Another Christian dies in Eritrean jail
26 February, 2007 (MNN) — The story of Magos Solomon Semere (MAH-gohs solomon se-MEH-ray) is at an end. Four-and-a-half years after the Eritrean regime jailed him for worshiping in a banned Protestant church, Voice of the Martyrs Canada’s Bernie Daniel confirms his death while still in jail. “He was a young Eritrean Christian, aged 30, and died in a military jail in the southern part of Assab. He was sick with pneumonia, and I can assure you that he was being brutally treated by the military authorities in that southern most part of Eritrea .”
Semere was barred from seeing his fiancé during his prison sentence and was repeatedly offered medical treatment or release if recanted his faith. However, his former fellow prisoner said that throughout everything, “Magos was determined to obey the Lord rather than men.”

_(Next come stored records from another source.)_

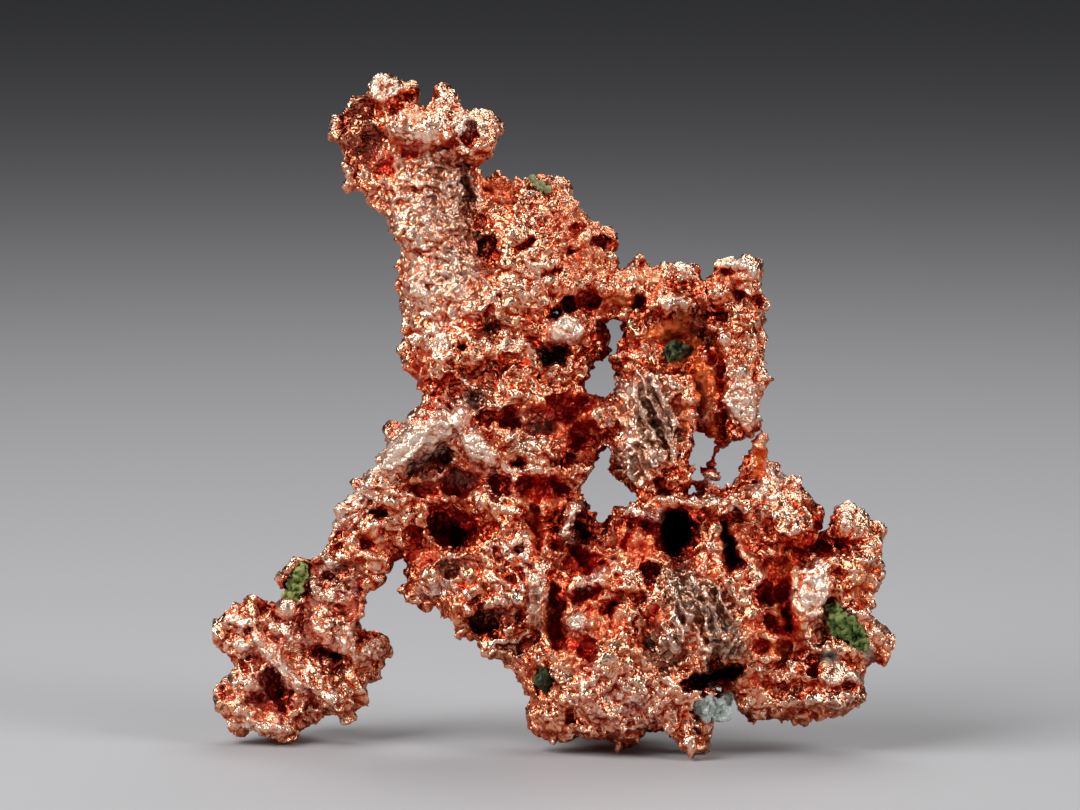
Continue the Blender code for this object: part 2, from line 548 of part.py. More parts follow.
def add_rim(bm, dice, outline, deep, radius):
    """Beads of crust just inside an outline that runs clockwise, alternately nearer and deeper."""
    for first, second in zip(outline, outline[1:]):
        first, second = Vector(first), Vector(second)
        along = second - first
        inward = Vector((along.y, -along.x)).normalized() * radius * RIM_INSET
        count = max(1, round(along.length / (0.9 * radius)))
        for step in range(count):
            spot = first.lerp(second, step / count) + inward
            wander = 1.4 * radius
            add_lump(bm, dice, spot.x, spot.y, deep + dice.uniform(-wander, wander), radius)


def add_crust(bm, dice, across, up, deep, radius, squash):
    """Small knobs half sunk in a lump, more of them the larger it is."""
    for _ in range(round(CRUST_PER_MM2 * 4 * math.pi * radius * radius)):
        way = Vector([dice.gauss(0, 1) for _ in range(3)]).normalized() * radius * CRUST_SINK
        knob = dice.uniform(*CRUST_RADIUS)
        add_lump(bm, dice, across + way.x, up + way.z, deep + way.y * squash, knob)


def add_back_ridges(bm, dice):
    """Short ridges lying over the back of the mass, along or across it."""
    lumps = [row for name, (rows, _) in LIMBS.items() for row in rows if row[3] > 2.2]
    for across, up, deep, radius in dice.sample(lumps, BACK_RIDGES):
        heading = dice.uniform(0, math.tau)
        reach = dice.uniform(0.6, 1.2) * radius
        step = Vector((math.cos(heading) * reach, math.sin(heading) * reach, dice.uniform(-0.5, 0.5)))
        middle = Vector((across, up, deep + 0.9 * radius))
        thick = dice.uniform(0.7, 1.3)
        add_ridge(bm, dice, (*(middle - step), thick), (*(middle + step), 0.7 * thick))


def copper_lumps(collection):
    dice = random.Random(SEED)
    bm = bmesh.new()
    for name, (rows, squash) in LIMBS.items():
        for row in rows:
            add_lump(bm, dice, *row, squash)
            if name != "neck":
                add_crust(bm, dice, *row, squash)
    for start, end in RIDGES:
        add_ridge(bm, dice, start, end)
    add_back_ridges(bm, dice)
    for centre, half, turn in PLATES:
        across, up, deep = centre
        flat = Matrix.Diagonal((half[0], half[2], half[1], 1))
        add_ball(bm, placed(across, up, deep, turn) @ flat)
    for outline, deep, radius in RIMS:
        add_rim(bm, dice, outline, deep, radius)
    for outline, deep, radius in WINDOWS:
        around = outline[::-1]
        add_rim(bm, dice, around + around[:1], deep, radius)
    return new_object("nugget", bm, collection)


def add_window(bm, outline):
    """A prism along the view, standing well clear of the mass at both ends."""
    curve = bpy.data.curves.new("window", "CURVE")
    curve.dimensions = "2D"
    curve.fill_mode = "BOTH"
    curve.extrude = WINDOW_REACH
    spline = curve.splines.new("POLY")
    spline.points.add(len(outline) - 1)
    for point, (across, up) in zip(spline.points, outline):
        point.co = (across, up, 0, 1)
    spline.use_cyclic_u = True
    guide = bpy.data.objects.new("window", curve)
    bpy.context.scene.collection.objects.link(guide)
    settled = settled_mesh(guide)
    bpy.data.objects.remove(guide)
    settled.transform(layout_to_world() @ Matrix.Rotation(math.radians(90), 4, "X"))
    bm.from_mesh(settled)
    bmesh.ops.remove_doubles(bm, verts=bm.verts, dist=0.001 * MM)


def hollow_cutter(collection):
    """Every window and hollow, joined in one cutter."""
    dice = random.Random(SEED + 1)
    bm = bmesh.new()
    for outline in NOTCHES + tuple(row[0] for row in WINDOWS):
        add_window(bm, outline)
    for centre, half, turn in HOLLOWS:
        across, up, deep = centre
        flat = Matrix.Diagonal((half[0], half[2], half[1], 1))
        add_ball(bm, placed(across, up, deep, turn) @ flat @ any_turn(dice))
    cutter = new_object("hollow_cutter", bm, collection)
    fuse(cutter, FUSE_VOXEL)
    return cutter


def floor_cutter(collection):
    """A slab whose top is the floor."""
    bm = bmesh.new()
    size = Matrix.Diagonal((3 * WIDTH, 3 * WIDTH, 20 * MM, 1))
    bmesh.ops.create_cube(bm, size=1, matrix=Matrix.Translation((0, 0, FLOOR_HEIGHT - 10 * MM)) @ size)
    return new_object("floor_cutter", bm, collection)


def settled_mesh(piece):
    """A piece's shape with its modifiers or bevel worked out."""
    bpy.context.view_layer.update()
    seen = piece.evaluated_get(bpy.context.evaluated_depsgraph_get())
    return bpy.data.meshes.new_from_object(seen)


def settle(piece):
    """Make a piece's modifiers part of its mesh."""
    mesh = settled_mesh(piece)
    piece.modifiers.clear()
    piece.data = mesh


def fuse(piece, voxel):
    remesh = piece.modifiers.new("fuse", "REMESH")
    remesh.mode = "VOXEL"
    remesh.voxel_size = voxel


def hackle(piece):
    """Push the surface in and out by an uneven, cell-like pattern."""
    cells = bpy.data.textures.new("hackle", "CLOUDS")
    cells.noise_basis = "VORONOI_F2_F1"
    cells.noise_scale = HACKLE_SIZE
    cells.noise_depth = 1
    push = piece.modifiers.new("hackle", "DISPLACE")
    push.texture = cells
    push.texture_coords = "GLOBAL"
    push.strength = HACKLE_DEPTH
    push.mid_level = 0.35


def keep_largest_shell(piece):
    """Drop crumbs that broke away from the mass."""
    bm = bmesh.new()
    bm.from_mesh(piece.data)
    unseen = set(bm.verts)
    shells = []
    while unseen:
        shell = set()
        front = [unseen.pop()]
        while front:
            vert = front.pop()
            shell.add(vert)
            for edge in vert.link_edges:
                other = edge.other_vert(vert)
                if other in unseen:
                    unseen.remove(other)
                    front.append(other)
        shells.append(shell)
    shells.sort(key=len)
    for shell in shells[:-1]:
        bmesh.ops.delete(bm, geom=list(shell), context="VERTS")
    bm.to_mesh(piece.data)
    bm.free()


def cut(piece, cutter):
    cutter.hide_render = True
    cutter.display_type = "WIRE"
    carve = piece.modifiers.new("cut", "BOOLEAN")
    carve.operation = "DIFFERENCE"
    carve.solver = "EXACT"
    carve.object = cutter


def thin_out(piece, faces):
    thin = piece.modifiers.new("thin", "DECIMATE")
    thin.ratio = faces / (2 * len(piece.data.polygons))


def tree_of(piece):
    bm = bmesh.new()
    bm.from_mesh(piece.data)
    tree = BVHTree.FromBMesh(bm)
    bm.free()
    return tree


def make_grain(name, rows, surface, collection):
    """Lumps that follow the face of the metal, each sunk a little into it."""
    dice = random.Random(name)
    place = layout_to_world()
    view = (place.to_3x3() @ Vector((0, 1, 0))).normalized()
    bm = bmesh.new()
    for across, up, radius in rows:
        start = place @ Vector((across, -20, up))
        hit, _, _, distance = surface.ray_cast(start, view)
        deep = distance / MM - 20 + GRAIN_SUNK * radius
        add_lump(bm, dice, across, up, deep, radius)
    grain = new_object(name, bm, collection)
    fuse(grain, GRAIN_VOXEL)
    settle(grain)
    keep_largest_shell(grain)
    thin_out(grain, GRAIN_FACES)
    settle(grain)
    return grain


def pocket_cutter(grain, collection):
    """The grain with a gap's width added all round."""
    cutter = grain.copy()
    cutter.data = grain.data.copy()
    cutter.name = grain.name + "_pocket"
    collection.objects.link(cutter)
    swell = cutter.modifiers.new("swell", "DISPLACE")
    swell.strength = GRAIN_GAP
    swell.mid_level = 0
    fuse(cutter, GRAIN_VOXEL)
    settle(cutter)
    thin_out(cutter, GRAIN_FACES)
    return cutter


def colour(piece, name, base, roughness, metallic):
    material = bpy.data.materials.new(name)
    material.use_nodes = True
    shader = material.node_tree.nodes["Principled BSDF"]
    shader.inputs["Base Color"].default_value = base
    shader.inputs["Roughness"].default_value = roughness
    shader.inputs["Metallic"].default_value = metallic
    piece.data.materials.clear()
    piece.data.materials.append(material)


def set_down(pieces):
    """Put the middle of the whole over the origin, with its lowest flats on the ground."""
    corners = [vert.co for piece in pieces for vert in piece.data.vertices]
    low = Vector([min(corner[axis] for corner in corners) for axis in range(3)])
    high = Vector([max(corner[axis] for corner in corners) for axis in range(3)])
    shift = Matrix.Translation((-(low.x + high.x) / 2, -(low.y + high.y) / 2, -low.z))
    for piece in pieces:
        piece.data.transform(shift)


def main():
    clear_scene()
    ball_mesh()
    parts = new_collection("copper_nugget")
    cutters = new_collection("cutters")
    nugget = copper_lumps(parts)
    fuse(nugget, FUSE_VOXEL)
    cut(nugget, hollow_cutter(cutters))
    hackle(nugget)
    fuse(nugget, FUSE_VOXEL)
    settle(nugget)
    keep_largest_shell(nugget)
    thin_out(nugget, FACE_BUDGET)
    settle(nugget)
    surface = tree_of(nugget)
    grains = [make_grain(name, rows, surface, parts) for name, rows in GRAINS.items()]
    for grain in grains:
        cut(nugget, pocket_cutter(grain, cutters))
    cut(nugget, floor_cutter(cutters))
    settle(nugget)
    keep_largest_shell(nugget)
    set_down([nugget] + grains)
    colour(nugget, *COPPER)
    for grain in grains:
        colour(grain, *(CALCITE if grain.name.startswith("calcite") else MALACHITE))


main()
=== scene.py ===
"""Looks for the native copper nugget: crumpled, hackly metal with grains of malachite and calcite."""

import math
import random

import bmesh
import bpy
import numpy as np
from mathutils import Euler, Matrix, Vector
from mathutils.bvhtree import BVHTree


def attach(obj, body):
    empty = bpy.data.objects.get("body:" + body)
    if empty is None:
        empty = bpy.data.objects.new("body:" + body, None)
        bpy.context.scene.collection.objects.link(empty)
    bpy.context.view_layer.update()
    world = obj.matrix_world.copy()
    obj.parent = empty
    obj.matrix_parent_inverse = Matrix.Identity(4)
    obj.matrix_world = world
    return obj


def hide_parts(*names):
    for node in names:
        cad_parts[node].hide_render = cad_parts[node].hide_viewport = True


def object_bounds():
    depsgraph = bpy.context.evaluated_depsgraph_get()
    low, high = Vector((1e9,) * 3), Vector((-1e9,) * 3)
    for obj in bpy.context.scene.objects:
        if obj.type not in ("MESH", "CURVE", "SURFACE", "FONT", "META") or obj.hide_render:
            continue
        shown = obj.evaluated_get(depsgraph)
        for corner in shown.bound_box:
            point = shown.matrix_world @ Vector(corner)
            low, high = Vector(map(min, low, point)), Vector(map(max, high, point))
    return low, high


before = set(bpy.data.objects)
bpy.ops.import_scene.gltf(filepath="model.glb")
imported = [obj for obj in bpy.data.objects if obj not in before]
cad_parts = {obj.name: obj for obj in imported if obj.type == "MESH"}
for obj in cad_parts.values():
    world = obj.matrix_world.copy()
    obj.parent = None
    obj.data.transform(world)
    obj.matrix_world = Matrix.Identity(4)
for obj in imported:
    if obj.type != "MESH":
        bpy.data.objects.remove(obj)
cad_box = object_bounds()

MM = 0.001

# The layout is the nugget seen face on, in millimetres. It is leaned by the camera's angle and set down.
WIDTH = 67.7
LEAN = math.radians(7.0)
SET_DOWN = (0.015, -3.962, -0.6)

# Remeshing: voxels, smoothing passes, and the share and number of triangles that a patch keeps.
FORM_VOXEL = 0.26 * MM
FINE_VOXEL = 0.14 * MM
FORM_SOFTENING = 8
SKIN_SOFTENING = 3
TRIANGLE_SHARE = 0.66
PATCH_LIMIT = 180000

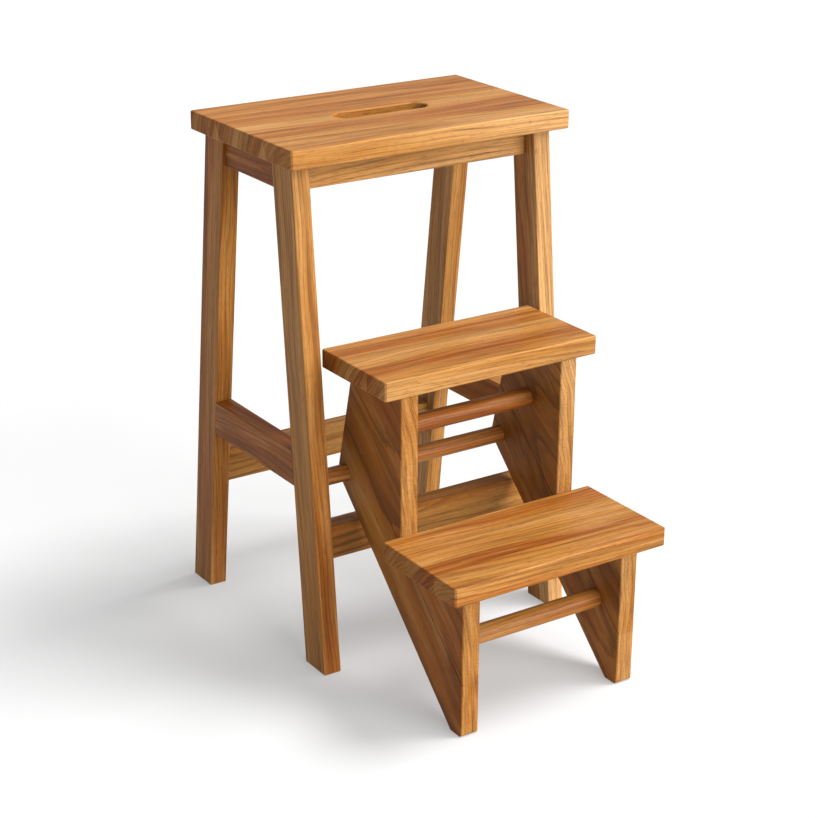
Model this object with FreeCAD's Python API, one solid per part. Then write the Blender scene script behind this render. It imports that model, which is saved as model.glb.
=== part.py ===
import FreeCAD, Part
import math
import os

# Folding step stool: a four-legged stool with a swing-out flight of two treads.
# Millimetres, +X to the stool's right, +Y to its back, +Z up, floor at z = 0.
# The stool's own sizes are measured from the middle of the seat; the finished
# pieces are moved so that the origin is on the floor under the middle of the whole.

# Boards, planed to one thickness
seat_thickness = 22.0
leg_thickness = 22.0
rail_thickness = 22.0
apron_thickness = 22.0
side_apron_thickness = 18.0
tread_thickness = 22.0
panel_thickness = 22.0

# Seat
seat_width = 368.0
seat_depth = 228.0
seat_height = 610.0
hand_slot_length = 122.0
hand_slot_width = 30.0

# Legs: square on the front view, splayed on the side view, the seat reaching past them
leg_depth = 42.5
side_overhang = 12.0
front_overhang = 22.0
rear_overhang = 13.0
front_leg_splay = 57.0
rear_leg_splay = 69.0

# Aprons and rails
apron_height = 34.0
apron_setback = 18.0
side_rail_top = 257.0
side_rail_height = 42.0
rear_rail_top = 182.0
rear_rail_height = 41.0
low_rail_top = 173.0
low_rail_height = 41.0

# Axle, let into the front legs a little nearer to their front faces
axle_diameter = 20.0
axle_height = 229.0
axle_inset = 15.8
axle_edge_distance = 16.0

# Step unit, reaching forward from the axle
tread_side_gap = 8.0
tread_end_overhang = 23.5
upper_tread_top = 379.0
upper_tread_reach = 119.5
upper_tread_behind = 11.0
upper_nosing = 5.0
lower_tread_top = 193.0
lower_tread_reach = 253.5
lower_nosing = 18.5
foot_depth = 22.0
stringer_width = 61.0
heel_inset = 25.0
rung_diameter = 22.0
upper_rung_reach = 52.0
upper_rung_height = 293.0
lower_rung_reach = 191.0
lower_rung_height = 92.5

# Joinery
tenon_thickness = 8.0
tenon_shoulder = 5.0
tenon_length = 14.0
apron_tenon_length = 12.0
side_apron_tenon_length = 6.0
axle_bore_depth = 15.0
rung_bore_depth = 12.0
tongue_thickness = 8.0
tongue_length = 50.0
tongue_height = 30.0
tongue_in_tread = 12.0
tongue_end_distance = 24.0
screw_shank_diameter = 4.0
screw_head_diameter = 8.0
screw_head_height = 3.0
screw_in_seat = 14.0
screw_in_apron = 22.0
screw_end_distance = 60.0
screw_count = 2

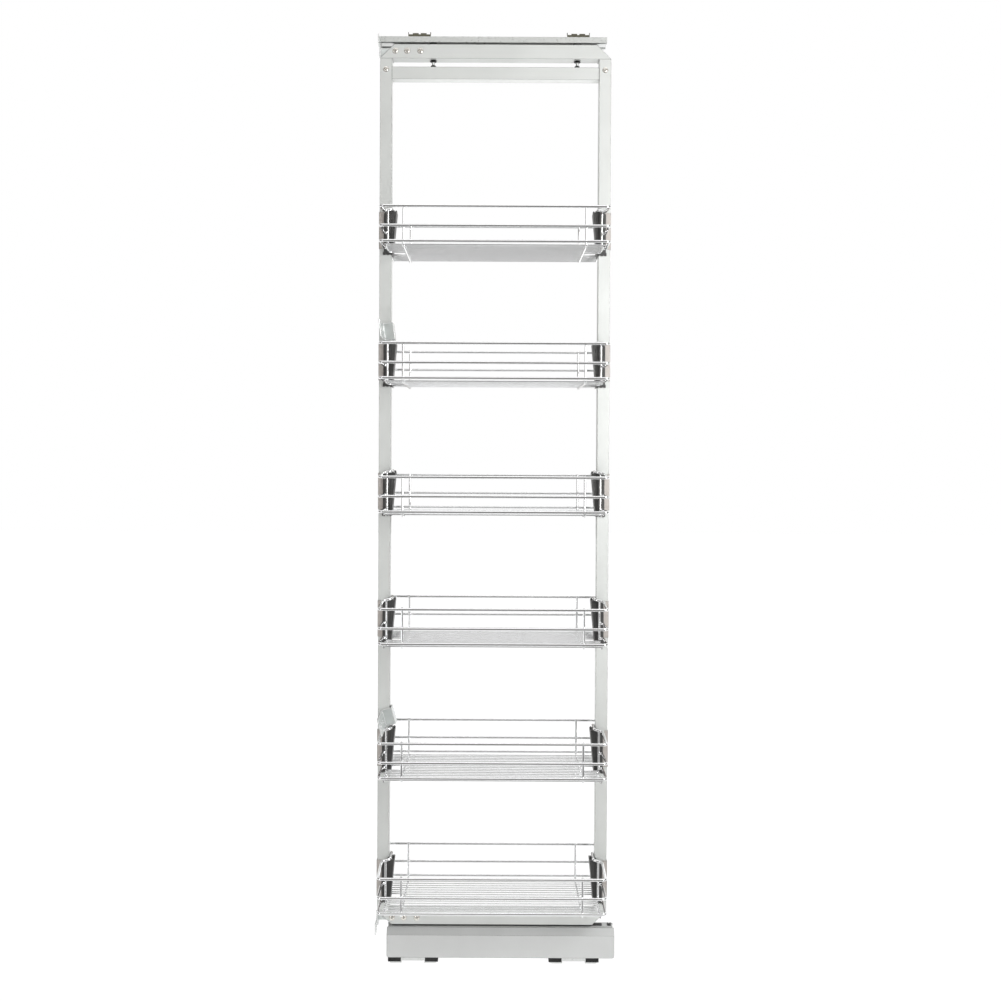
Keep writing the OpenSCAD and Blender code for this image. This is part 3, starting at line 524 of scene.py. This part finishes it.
def floor_material():
    m = bpy.data.materials.new("stage_floor")
    m.use_nodes = True
    nt = m.node_tree
    nt.nodes.clear()
    out = nt.nodes.new("ShaderNodeOutputMaterial")
    path = nt.nodes.new("ShaderNodeLightPath")
    plain = nt.nodes.new("ShaderNodeBsdfDiffuse")
    plain.inputs["Color"].default_value = (0.85, 0.85, 0.85, 1)
    glow = nt.nodes.new("ShaderNodeEmission")
    glow.inputs["Strength"].default_value = 0.90
    lit = nt.nodes.new("ShaderNodeAddShader")
    nt.links.new(plain.outputs[0], lit.inputs[0])
    nt.links.new(glow.outputs[0], lit.inputs[1])
    seen = nt.nodes.new("ShaderNodeAddShader")
    dif = nt.nodes.new("ShaderNodeBsdfDiffuse")
    dif.inputs["Color"].default_value = (0.16, 0.16, 0.16, 1)
    em = nt.nodes.new("ShaderNodeEmission")
    # the white sweep ends in front of the object; only a straight look at the floor misses that
    place = nt.nodes.new("ShaderNodeNewGeometry")
    sweep = falloff(nt, place.outputs["Position"], "Y", -0.20, -0.50)
    bright = combine(nt, "MAXIMUM", sweep, path.outputs["Is Camera Ray"])
    level = nt.nodes.new("ShaderNodeMapRange")
    level.inputs["To Min"].default_value = 0.20
    level.inputs["To Max"].default_value = 0.95
    nt.links.new(bright, level.inputs["Value"])
    # a little brighter away from the object, so that the floor meets the white world unseen
    far = falloff(nt, place.outputs["Position"], "Y", 1.2, 0.3)
    rise = nt.nodes.new("ShaderNodeMath")
    rise.operation = "MULTIPLY_ADD"
    rise.inputs[1].default_value = 0.06
    nt.links.new(far, rise.inputs[0])
    nt.links.new(level.outputs["Result"], rise.inputs[2])
    nt.links.new(rise.outputs[0], em.inputs["Strength"])
    nt.links.new(dif.outputs[0], seen.inputs[0])
    nt.links.new(em.outputs[0], seen.inputs[1])
    mix = nt.nodes.new("ShaderNodeMixShader")
    nt.links.new(shown(nt, path), mix.inputs[0])
    nt.links.new(lit.outputs[0], mix.inputs[1])
    nt.links.new(seen.outputs[0], mix.inputs[2])
    nt.links.new(mix.outputs[0], out.inputs["Surface"])
    return m


plane("stage_floor", (30, 30), (0, 0, -0.0005), (0, 0, 0), floor_material())

world = bpy.data.worlds.new("studio")
bpy.context.scene.world = world
world.use_nodes = True
nt = world.node_tree
nt.nodes.clear()
wout = nt.nodes.new("ShaderNodeOutputWorld")
path = nt.nodes.new("ShaderNodeLightPath")
room = nt.nodes.new("ShaderNodeBackground")
white = nt.nodes.new("ShaderNodeBackground")
white.inputs["Color"].default_value = (1, 1, 1, 1)
white.inputs["Strength"].default_value = 1.0
# the studio as the object mirrors it: white behind the object and overhead, with a dark opening
# straight behind so that chrome keeps its lines from the rear, and a dark room in front
tcw = nt.nodes.new("ShaderNodeTexCoord")
behind = falloff(nt, tcw.outputs["Generated"], "Y", 0.55, 0.10)
overhead = falloff(nt, tcw.outputs["Generated"], "Z", 0.82, 0.58)
doorway = falloff(nt, tcw.outputs["Generated"], "Y", 0.97, 0.90)
dimmed = combine(nt, "MULTIPLY", doorway, path.outputs["Is Glossy Ray"])
wall = combine(nt, "SUBTRACT", behind, dimmed)
mirrored = combine(nt, "MULTIPLY", overhead, path.outputs["Is Glossy Ray"])
either = combine(nt, "MAXIMUM", wall, mirrored)
nt.links.new(ramp(nt, either, [(0.0, (0.10, 0.085, 0.075)), (1.0, (1.0, 1.0, 1.0))]),
             room.inputs["Color"])
strength = nt.nodes.new("ShaderNodeMapRange")
strength.inputs["To Min"].default_value = 0.70
strength.inputs["To Max"].default_value = 1.0
nt.links.new(path.outputs["Is Glossy Ray"], strength.inputs["Value"])
nt.links.new(strength.outputs["Result"], room.inputs["Strength"])
mixw = nt.nodes.new("ShaderNodeMixShader")
nt.links.new(path.outputs["Is Camera Ray"], mixw.inputs[0])
nt.links.new(room.outputs[0], mixw.inputs[1])
nt.links.new(white.outputs[0], mixw.inputs[2])
nt.links.new(mixw.outputs[0], wout.inputs["Surface"])


def area(name, loc, target, size, power, color=(1, 1, 1)):
    l = bpy.data.lights.new(name, "AREA")
    l.shape = "RECTANGLE"
    l.size, l.size_y = size
    l.energy = power
    l.color = color
    o = bpy.data.objects.new(name, l)
    o.location = loc
    d = Vector(target) - Vector(loc)
    o.rotation_euler = d.to_track_quat("-Z", "Y").to_euler()
    bpy.context.scene.collection.objects.link(o)
    return o


area("key_right", (0.95, -1.05, 1.37), (0.1, 0, 1.35), (0.5, 1.2), 22.5)
area("fill_left", (-1.9, -2.2, 1.1), (0, 0, 0.9), (1.0, 2.0), 9.3)
area("low_left", (-1.1, -1.3, 0.35), (-0.15, 0, 0.05), (0.6, 0.5), 2.3)
area("front_high", (0, -2.3, 3.0), (0, 0, 0.9), (3.2, 0.7), 11)
area("top", (0.2, -0.4, 3.7), (0, 0, 1.0), (2.0, 1.4), 5)
area("back", (0.6, 2.6, 2.0), (0, 0, 1.0), (2.0, 2.2), 8)

# ---------------------------------------------------------------- camera
PHOTO_PX = 1001.0
FOCAL_PX = 1296.0     # fitted to the straight lines of the photo, as the place and angles are
cam_data = bpy.data.cameras.new("camera")
cam = bpy.data.objects.new("camera", cam_data)
bpy.context.scene.collection.objects.link(cam)
cam_data.sensor_width = 36.0
cam_data.sensor_fit = "AUTO"
cam_data.lens = FOCAL_PX / PHOTO_PX * cam_data.sensor_width
cam_data.shift_x = 7.5 / PHOTO_PX
cam_data.shift_y = -28.6 / PHOTO_PX
cam_data.clip_end = 100.0
pitch = math.radians(0.79)
roll = math.radians(0.28)
rot = Matrix.Rotation(math.radians(90) - pitch, 4, "X") @ Matrix.Rotation(roll, 4, "Z")
cam.matrix_world = Matrix.Translation((-0.0056, -2.7746, 1.0871)) @ rot
bpy.context.scene.camera = cam
bpy.context.scene.view_settings.view_transform = "Standard"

More than 2,000 Eritrean citizens have been jailed solely for practicing their faith. Semere is the third known Christian to die for his faith in Eritrea since last October. “I would be cautious to put it as escalation because it came kind of in a time frame distance, but still, it just shows the brutal treatment of Christians still being perpetuated by local officials in the military jails. We have to still continue to pray for the body of Christ in Eritrea .”
According to Compass Direct, for the past 18 months, President Isaias Afwerki’s regime has extended its religious repression to interfere openly in the internal affairs of the Eritrean Orthodox Church. The government recently deposed its patriarch and took over the church’s administrative and financial controls.